Everything works fine until i try to launch a jpg that resides at a network location (for instance "\\MyNet\folder\image.jpg") when i get an IOException :
java.io.IOException: Failed to open
file:////MyNet/folder/image.jpg
Any one knows if there is a way to fix this?
I believe you need to specify the file location/name in standard URI format - which is close to the standard format except for servers. See the javadocs for the URI Class for more information.
At the highest level a URI reference (hereinafter simply "URI") in string form has the syntax
[scheme:]scheme-specific-part[#fragment]
And a little later:
A hierarchical URI is subject to further parsing according to the syntax
[scheme:][//authority][path][?query][#fragment]

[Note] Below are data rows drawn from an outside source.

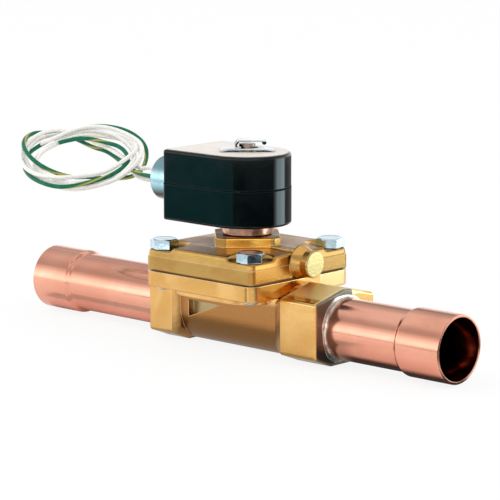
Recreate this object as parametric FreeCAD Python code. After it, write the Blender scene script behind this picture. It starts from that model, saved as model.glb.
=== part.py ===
"""Pilot-operated refrigeration solenoid valve with copper extension tubes.

Frame: +X runs with the flow, from the inlet tube to the outlet tube, +Y to the rear and +Z up
along the stem. The origin lies on the flat land under the forged body, below the stem axis.
All sizes are in millimetres.
"""
import FreeCAD, Part
import math
import os

# Copper tube ends, expanded for a 1-3/8 inch line
TUBE_OD = 34.9
TUBE_WALL = 1.6
SOCKET_BORE = 35.1
SOCKET_DEPTH = 28.0
SOCKET_TAPER = 3.5
SOCKET_LIP = 0.5
TUBE_SEAT_DEPTH = 12.0
INLET_REACH = 162.7
OUTLET_REACH = 153.9
BRAZE_HEIGHT = 3.4
BRAZE_LENGTH = 0.9
BRAZE_HOLLOW = 0.4

# Forged body, measured from the flow axis
FLOW_AXIS_Z = 20.0
INLET_NECK_END = 55.0
INLET_NECK_LENGTH = 18.4
INLET_NECK_BLEND = 3.0
OUTLET_NECK_END = 74.0
OUTLET_NECK_LENGTH = 25.8
OUTLET_NECK_BLEND = 8.0
NECK_WIDTH = 50.6
NECK_FLAT_TOP = 17.1
NECK_FLAT_BOTTOM = 14.4
NECK_ROOF = 23.2
NECK_LAND_WIDTH = 21.0
NECK_EDGE_RADIUS = 2.2
NECK_END_RADIUS = 1.6
BARREL_WIDTH = 41.0
PASSAGE_DIA = 25.0
FLANGE_SIDE = 84.8
FLANGE_CORNER_RADIUS = 7.2
FLANGE_THICKNESS = 9.1
FLANGE_EDGE_RADIUS = 0.8
STEP_SIDE = 70.8
STEP_CORNER_RADIUS = 20.0
STEP_DEPTH = 4.0
RECESS_START = 27.5
RECESS_LENGTH = 25.5
RECESS_HEIGHT = 10.0
RECESS_TOP = 6.0
RECESS_DEPTH = 4.5
BOWL_DIA = 54.0
BOWL_DEPTH = 9.6
PORT_DIA = 23.0
PORT_DEPTH = 27.0
SEAT_WALL = 2.0
SEAT_RISE = 2.0
RISER_DIA = 50.0
RISER_EDGE = 9.0
PASSAGE_WEB = 3.0

# Joint between body and bonnet
JOINT_HEIGHT = 24.6
GASKET_THICKNESS = 0.8
GASKET_INSET = 0.7
BOLT_SPACING = 67.2
BOLT_DIA = 9.5
BOLT_HOLE_DIA = 10.3
BOLT_HEX = 14.3
BOLT_HEAD_HEIGHT = 5.9
BOLT_LENGTH = 23.4
BOLT_CHAMFER = 0.7
BOLT_TURN = 10.0

# Forged bonnet
BONNET_SIDE = 82.8
BONNET_CORNER_RADIUS = 3.6
BONNET_WALL_HEIGHT = 8.0
BONNET_LEDGE = 0.4
BONNET_DRAFT = 0.6
BOLT_FLOOR_HEIGHT = 11.6
CROWN_HEIGHT = 13.8
CROWN_RISE = 0.8
CROWN_TOP_SIDE = 52.0
CROWN_EDGE_RADIUS = 1.6
BOLT_POCKET_DIA = 28.0
BOLT_POCKET_RADIUS = 2.5
POCKET_EDGE_RADIUS = 1.2
HUB_ACROSS = 37.0
HUB_CORNER_ACROSS = 46.8
HUB_HEIGHT = 5.5
HUB_EDGE_RADIUS = 0.6
HUB_CORNER_RADIUS = 1.2
SIDE_BOSS_DIA = 15.5
SIDE_BOSS_REACH = 52.0
SIDE_BOSS_HEIGHT = 8.0
SIDE_BOSS_FLARE = 2.4
SIDE_BOSS_NECK = 47.0
SIDE_BOSS_EDGE = 0.5
RIB_WIDTH = 9.0
RIB_RISE = 1.8
CYLINDER_DIA = 52.0
CYLINDER_DEPTH = 10.0

# Floating piston and its seat disc
PISTON_CLEARANCE = 0.3
PISTON_HEIGHT = 9.5
PISTON_FOOT_DIA = 32.0
PISTON_FOOT_HEIGHT = 2.0
PISTON_POCKET_DIA = 21.0
PISTON_POCKET_DEPTH = 5.5
PISTON_BLEED_DIA = 1.2
PISTON_BLEED_X = 18.0
RING_WIDTH = 2.4
RING_DEPTH = 2.6
RING_TOP = 1.0
RING_SPLIT = 1.0
SEAT_DISC_DIA = 29.0
SEAT_DISC_THICKNESS = 3.0
SCREW_DIA = 8.0
SCREW_DEPTH = 3.0
RETAINER_DIA = 18.0
RETAINER_THICKNESS = 1.8
RETAINER_HEX = 11.0
RETAINER_HEX_HEIGHT = 3.0

# Stem, pilot seat and plunger
STEM_OD = 14.2
STEM_WALL = 0.6
COLLAR_DIA = 28.8
COLLAR_HEIGHT = 5.7
COLLAR_EDGE = 0.6
SPIGOT_DIA = 22.0
SPIGOT_BORE_DEPTH = 5.0
SEAL_WIDTH = 2.0
SEAL_THICKNESS = 1.2
PILOT_SEAT_DIA = 8.0
PILOT_SEAT_DEPTH = 2.2
PILOT_SEAT_RISE = 2.4
PILOT_TIP_DIA = 3.4
PILOT_BORE = 1.8
PILOT_CHANNEL_DIA = 2.2
PILOT_CHANNEL_X = 33.0
BLEED_HOLE_DIA = 1.2
BLEED_HOLE_X = 7.0
PLUNGER_CLEARANCE = 0.25
PLUNGER_LENGTH = 20.0
PLUNGER_STROKE = 2.0
PLUNGER_SLOT_WIDTH = 2.2
PLUNGER_SLOT_DEPTH = 1.2
PLUNGER_SEAL_DIA = 5.0
PLUNGER_SEAL_LENGTH = 3.0
PLUNGER_SEAL_STAND = 0.4
PLUNGER_POCKET_DIA = 7.6
PLUNGER_POCKET_DEPTH = 9.0
STEM_RISE = 0.9
PLUG_HEAD_DIA = 9.4
PLUG_HEAD_HEIGHT = 1.5
PLUG_NECK_DIA = 7.0
PLUG_NECK_HEIGHT = 2.4
SHADING_RING_DIA = 10.6
SHADING_RING_WIDTH = 1.2
SHADING_RING_HEIGHT = 1.6

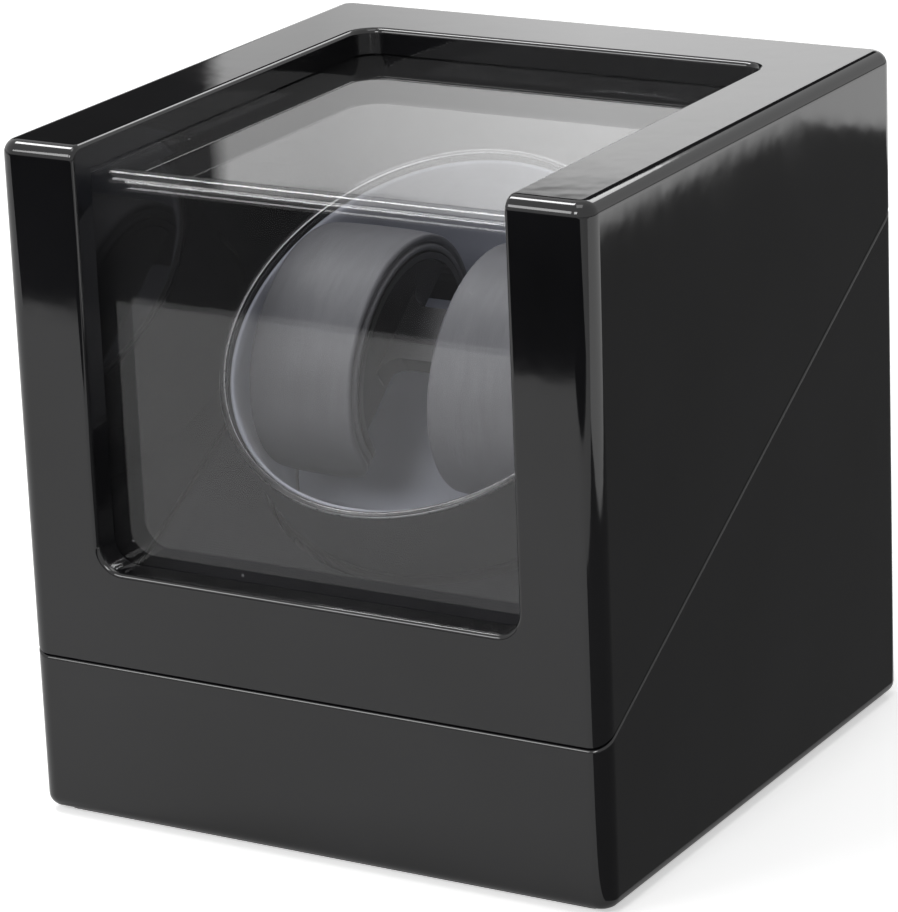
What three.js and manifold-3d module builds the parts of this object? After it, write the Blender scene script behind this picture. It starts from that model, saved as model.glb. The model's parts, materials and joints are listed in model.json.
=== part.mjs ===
// Watch winder box: a lacquered case in two halves that part along a sloping seam, a clear lid window bent
// over the front edge, and a tilted cup that a small geared motor turns with two watch cuffs in it.
// Millimetres, +Z up, front towards -Y. The origin is the middle of the felt sheet that the case stands on.
import * as THREE from 'three';
import { mergeVertices } from 'three/addons/utils/BufferGeometryUtils.js';
import Module from 'manifold-3d';

const wasm = await Module();
wasm.setup();

// ---- Driving dimensions -------------------------------------------------------------------------------
// Case
const caseWidth = 150;
const caseDepth = 150;
const caseHeight = 160;
const boardThickness = 13;
const bottomPanelThickness = 8;
const feltThickness = 0.8;
const feltInset = 4;
const cornerRadius = 4.5;
const edgeRounding = 3.2;
const seamFrontHeight = 38; // seam above the case bottom, at the front
const seamBackDrop = 37; // seam below the case top, at the back
const seamGap = 0.4;
const glueLine = 0.2; // between boards that are glued face to face
const fitGap = 0.3; // between pieces that seat in each other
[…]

so the URI should look something like the following:
file://MyNet/folder/image.jpg
where "file://" is the protocol, "MyNet" is the server, and "/folder/image.jpg" is the directory location under the share.
Hope this helps a little.
file:////MyNet/folder/image.jpg is not a file path. It's an URL.
File f = new File("\\\\192.168.0.4\\mybookrw\\save\\command.txt");
Desktop.getDesktop().open(f);
Worked fine for me. The one caveat is that you have to be authenticated against the share already. If you paste the path into the run box and it prompts you for a username and password then its not going to work from an app.
Everyone so far has assumed that the file isn't being found.
However, looking at the Desktop open() function, an IOException is thrown
if the specified file has no associated
application or the associated
application fails to be launched
Now, having said that, what happens if you open a jpg on your local machine? Also, what happens if you try manually launching the jpg through the network?
Edit: Actually, the problem may be that the default program set to open jpg files doesn't understand file:// uris. Sticking with UNC paths might be a better choice.